_Exercise objective:_ Return all of the entries exactly as written.

_Supplied records:_

::::::

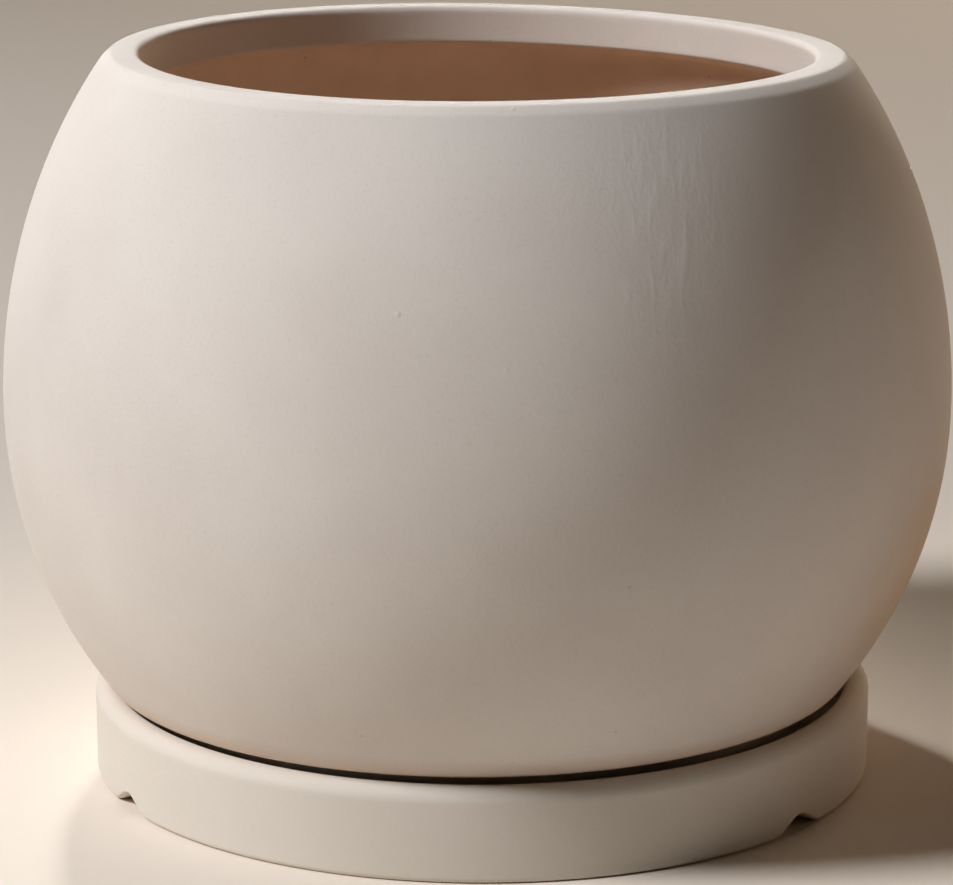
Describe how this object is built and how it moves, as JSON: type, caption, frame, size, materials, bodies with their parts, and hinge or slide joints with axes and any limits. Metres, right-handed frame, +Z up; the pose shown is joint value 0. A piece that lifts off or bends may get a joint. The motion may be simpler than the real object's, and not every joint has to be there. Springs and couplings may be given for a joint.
{
  "type": "bonsai pot",
  "caption": "Round-bellied ceramic bonsai pot with a wide open mouth, standing in a matching shallow drip saucer with a notched foot; the pot lifts out of the saucer.",
  "frame": {"origin": "on the floor, on the pot's own vertical axis; the saucer's axis is 1 mm towards +X, because the pot stands a little off its centre", "axes": "+Z up along the pot's axis; -Y is the front; +X is the pot's right as seen from the front"},
  "size_m": [0.2, 0.2, 0.1533],
  "materials": {
    "slip_ceramic": "matte beige slip, unglazed, over brown clay",
    "mesh_plastic": "moulded black polyethylene",
    "soft_wire": "drawn soft wire, satin"
  },
  "bodies": {
    "saucer": {"drip_saucer": "slip_ceramic"},
    "pot": {"pot_body": "slip_ceramic", "drain_mesh": "mesh_plastic", "mesh_clip": "soft_wire"}
  },
  "joints": [
    {"name": "pot_lift", "type": "slide", "parent": "saucer", "child": "pot", "axis": [0, 0, 1], "range_m": [0, 0.06]}
  ]
}
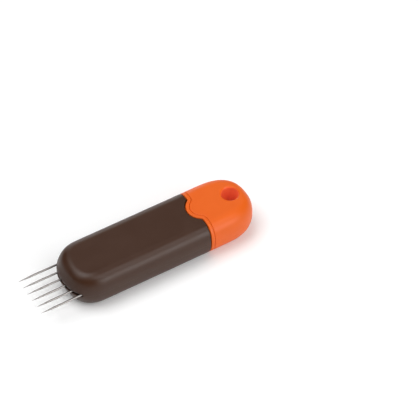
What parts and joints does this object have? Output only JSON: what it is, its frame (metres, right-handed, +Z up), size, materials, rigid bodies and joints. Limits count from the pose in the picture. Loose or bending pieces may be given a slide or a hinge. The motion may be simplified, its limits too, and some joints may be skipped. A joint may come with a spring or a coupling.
{
  "type": "clay scoring tool",
  "caption": "Pocket scoring tool for clay: a row of steel needles on a slider that draws back into a flat rounded hand sleeve, with a key-ring eye in its head.",
  "frame": {"origin": "centre of the whole tool's footprint, needles out, on the flat underside it lies on", "axes": "+X along the tool towards the head and its eye, so the needles point along -X; +Z up, out of the flat top face; +Y across the tool"},
  "size_m": [0.0952, 0.025, 0.0155],
  "materials": {
    "sleeve_brown": "satin, soft-touch moulded plastic",
    "slider_orange": "satin moulded plastic",
    "clamp_grey": "plain moulded plastic, hidden inside",
    "needle_steel": "drawn and polished stainless steel"
  },
  "bodies": {
    "sleeve": {"grip_sleeve": "sleeve_brown"},
    "slider": {"slider_core": "slider_orange", "head_cap": "slider_orange", "needle_clamp_lower": "clamp_grey", "needle_clamp_upper": "clamp_grey", "needle_1": "needle_steel", "needle_2": "needle_steel", "needle_3": "needle_steel", "needle_4": "needle_steel", "needle_5": "needle_steel", "needle_6": "needle_steel"}
  },
  "joints": [
    {"name": "needle_slide", "type": "slide", "parent": "sleeve", "child": "slider", "axis": [1, 0, 0], "range_m": [0, 0.0185]}
  ]
}
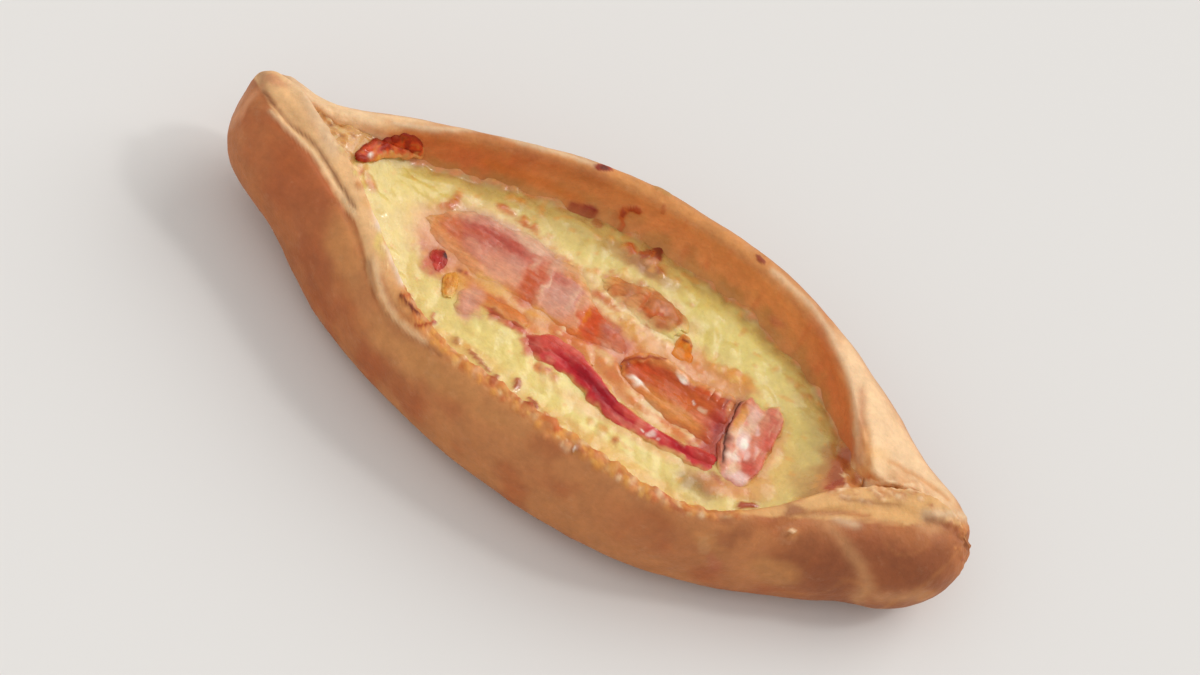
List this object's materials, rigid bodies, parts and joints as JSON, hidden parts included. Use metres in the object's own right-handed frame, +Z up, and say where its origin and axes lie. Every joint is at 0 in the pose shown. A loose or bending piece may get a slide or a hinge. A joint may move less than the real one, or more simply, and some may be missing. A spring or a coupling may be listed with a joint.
{
  "type": "peinirli",
  "caption": "Boat-shaped baked bread, pinched shut at both ends, its open trough filled with melted cheese under slices and bits of fried bacon.",
  "frame": {"origin": "on the table, under the middle of the boat's bounding box", "axes": "+X along the boat towards the lower, blunter nose, +Y towards the far rim, +Z up"},
  "size_m": [0.2499, 0.1111, 0.0422],
  "materials": {
    "baked_dough": "matt, baked tan crust with redder patches, floury top edges",
    "melted_cheese": "greasy, pale yellow, toasted orange at the rim",
    "bacon_pale": "greasy, pale pink with a lilac see-through part and a fat edge",
    "bacon_crisp": "glossy orange brown",
    "bacon_lean": "glossy deep red",
    "bacon_end": "glossy, red with a white band of fat and a charred edge",
    "bacon_greasy": "glossy, half melted, orange brown",
    "bacon_brown": "satin, browned pink",
    "bacon_toasted": "glossy, toasted orange",
    "bacon_fat": "glossy yellow fat",
    "bacon_charred": "glossy, caramelised dark red brown"
  },
  "bodies": {
    "root": {"dough_boat": "baked_dough", "cheese_filling": "melted_cheese", "bacon_wide_slice": "bacon_pale", "bacon_crisp_slice": "bacon_crisp", "bacon_lean_edge": "bacon_lean", "bacon_end_piece": "bacon_end", "bacon_melted_slice": "bacon_greasy", "bacon_back_curl": "bacon_brown", "bacon_crisp_flap": "bacon_toasted", "bacon_red_bit": "bacon_lean", "bacon_fat_bit": "bacon_fat", "bacon_corner_scrap": "bacon_charred"}
  },
  "joints": []
}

::::::

_Response:_
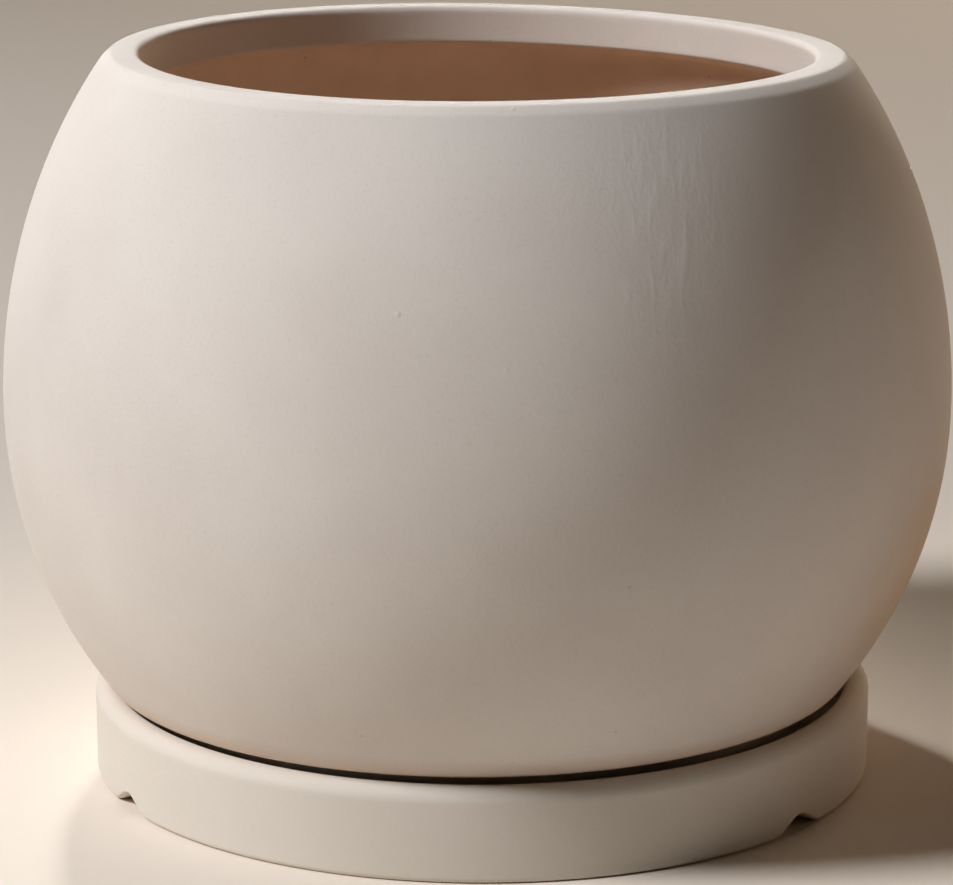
Describe how this object is built and how it moves, as JSON: type, caption, frame, size, materials, bodies with their parts, and hinge or slide joints with axes and any limits. Metres, right-handed frame, +Z up; the pose shown is joint value 0. A piece that lifts off or bends may get a joint. The motion may be simpler than the real object's, and not every joint has to be there. Springs and couplings may be given for a joint.
{
  "type": "bonsai pot",
  "caption": "Round-bellied ceramic bonsai pot with a wide open mouth, standing in a matching shallow drip saucer with a notched foot; the pot lifts out of the saucer.",
  "frame": {"origin": "on the floor, on the pot's own vertical axis; the saucer's axis is 1 mm towards +X, because the pot stands a little off its centre", "axes": "+Z up along the pot's axis; -Y is the front; +X is the pot's right as seen from the front"},
  "size_m": [0.2, 0.2, 0.1533],
  "materials": {
    "slip_ceramic": "matte beige slip, unglazed, over brown clay",
    "mesh_plastic": "moulded black polyethylene",
    "soft_wire": "drawn soft wire, satin"
  },
  "bodies": {
    "saucer": {"drip_saucer": "slip_ceramic"},
    "pot": {"pot_body": "slip_ceramic", "drain_mesh": "mesh_plastic", "mesh_clip": "soft_wire"}
  },
  "joints": [
    {"name": "pot_lift", "type": "slide", "parent": "saucer", "child": "pot", "axis": [0, 0, 1], "range_m": [0, 0.06]}
  ]
}
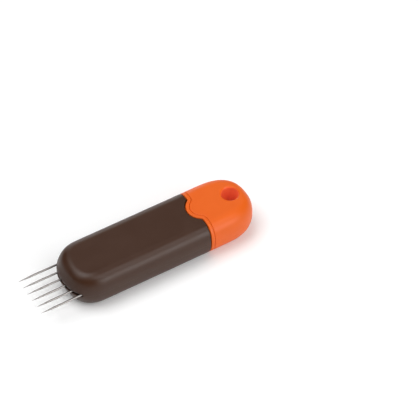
What parts and joints does this object have? Output only JSON: what it is, its frame (metres, right-handed, +Z up), size, materials, rigid bodies and joints. Limits count from the pose in the picture. Loose or bending pieces may be given a slide or a hinge. The motion may be simplified, its limits too, and some joints may be skipped. A joint may come with a spring or a coupling.
{
  "type": "clay scoring tool",
  "caption": "Pocket scoring tool for clay: a row of steel needles on a slider that draws back into a flat rounded hand sleeve, with a key-ring eye in its head.",
  "frame": {"origin": "centre of the whole tool's footprint, needles out, on the flat underside it lies on", "axes": "+X along the tool towards the head and its eye, so the needles point along -X; +Z up, out of the flat top face; +Y across the tool"},
  "size_m": [0.0952, 0.025, 0.0155],
  "materials": {
    "sleeve_brown": "satin, soft-touch moulded plastic",
    "slider_orange": "satin moulded plastic",
    "clamp_grey": "plain moulded plastic, hidden inside",
    "needle_steel": "drawn and polished stainless steel"
  },
  "bodies": {
    "sleeve": {"grip_sleeve": "sleeve_brown"},
    "slider": {"slider_core": "slider_orange", "head_cap": "slider_orange", "needle_clamp_lower": "clamp_grey", "needle_clamp_upper": "clamp_grey", "needle_1": "needle_steel", "needle_2": "needle_steel", "needle_3": "needle_steel", "needle_4": "needle_steel", "needle_5": "needle_steel", "needle_6": "needle_steel"}
  },
  "joints": [
    {"name": "needle_slide", "type": "slide", "parent": "sleeve", "child": "slider", "axis": [1, 0, 0], "range_m": [0, 0.0185]}
  ]
}
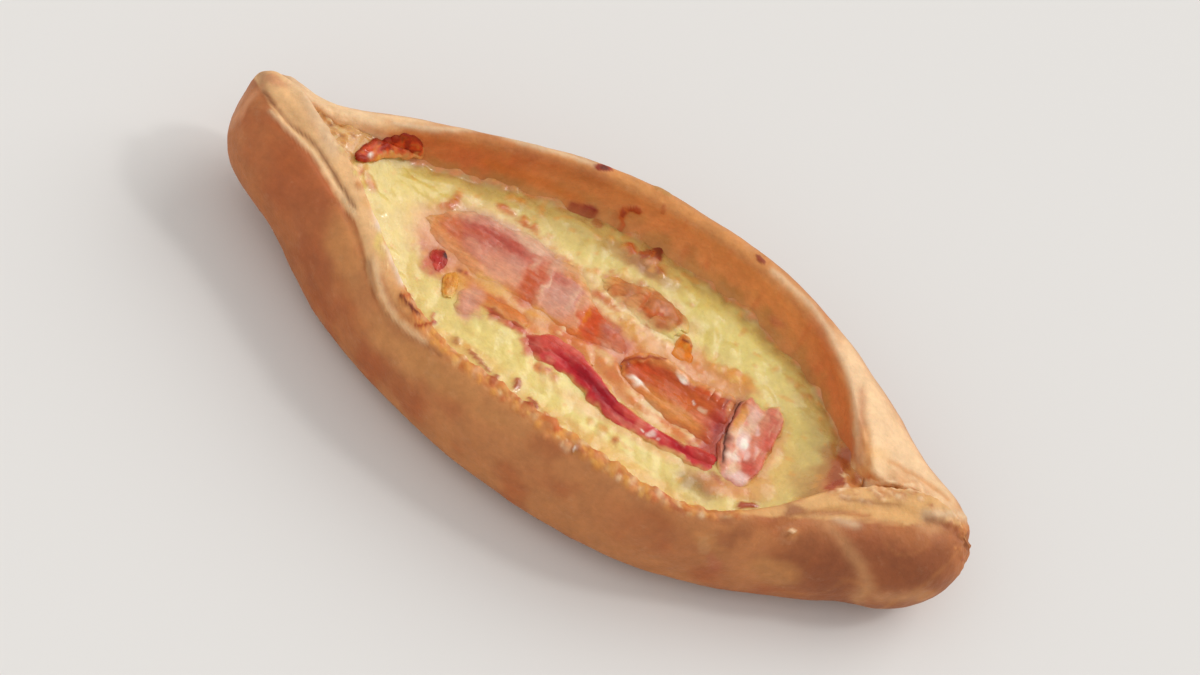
List this object's materials, rigid bodies, parts and joints as JSON, hidden parts included. Use metres in the object's own right-handed frame, +Z up, and say where its origin and axes lie. Every joint is at 0 in the pose shown. A loose or bending piece may get a slide or a hinge. A joint may move less than the real one, or more simply, and some may be missing. A spring or a coupling may be listed with a joint.
{
  "type": "peinirli",
  "caption": "Boat-shaped baked bread, pinched shut at both ends, its open trough filled with melted cheese under slices and bits of fried bacon.",
  "frame": {"origin": "on the table, under the middle of the boat's bounding box", "axes": "+X along the boat towards the lower, blunter nose, +Y towards the far rim, +Z up"},
  "size_m": [0.2499, 0.1111, 0.0422],
  "materials": {
    "baked_dough": "matt, baked tan crust with redder patches, floury top edges",
    "melted_cheese": "greasy, pale yellow, toasted orange at the rim",
    "bacon_pale": "greasy, pale pink with a lilac see-through part and a fat edge",
    "bacon_crisp": "glossy orange brown",
    "bacon_lean": "glossy deep red",
    "bacon_end": "glossy, red with a white band of fat and a charred edge",
    "bacon_greasy": "glossy, half melted, orange brown",
    "bacon_brown": "satin, browned pink",
    "bacon_toasted": "glossy, toasted orange",
    "bacon_fat": "glossy yellow fat",
    "bacon_charred": "glossy, caramelised dark red brown"
  },
  "bodies": {
    "root": {"dough_boat": "baked_dough", "cheese_filling": "melted_cheese", "bacon_wide_slice": "bacon_pale", "bacon_crisp_slice": "bacon_crisp", "bacon_lean_edge": "bacon_lean", "bacon_end_piece": "bacon_end", "bacon_melted_slice": "bacon_greasy", "bacon_back_curl": "bacon_brown", "bacon_crisp_flap": "bacon_toasted", "bacon_red_bit": "bacon_lean", "bacon_fat_bit": "bacon_fat", "bacon_corner_scrap": "bacon_charred"}
  },
  "joints": []
}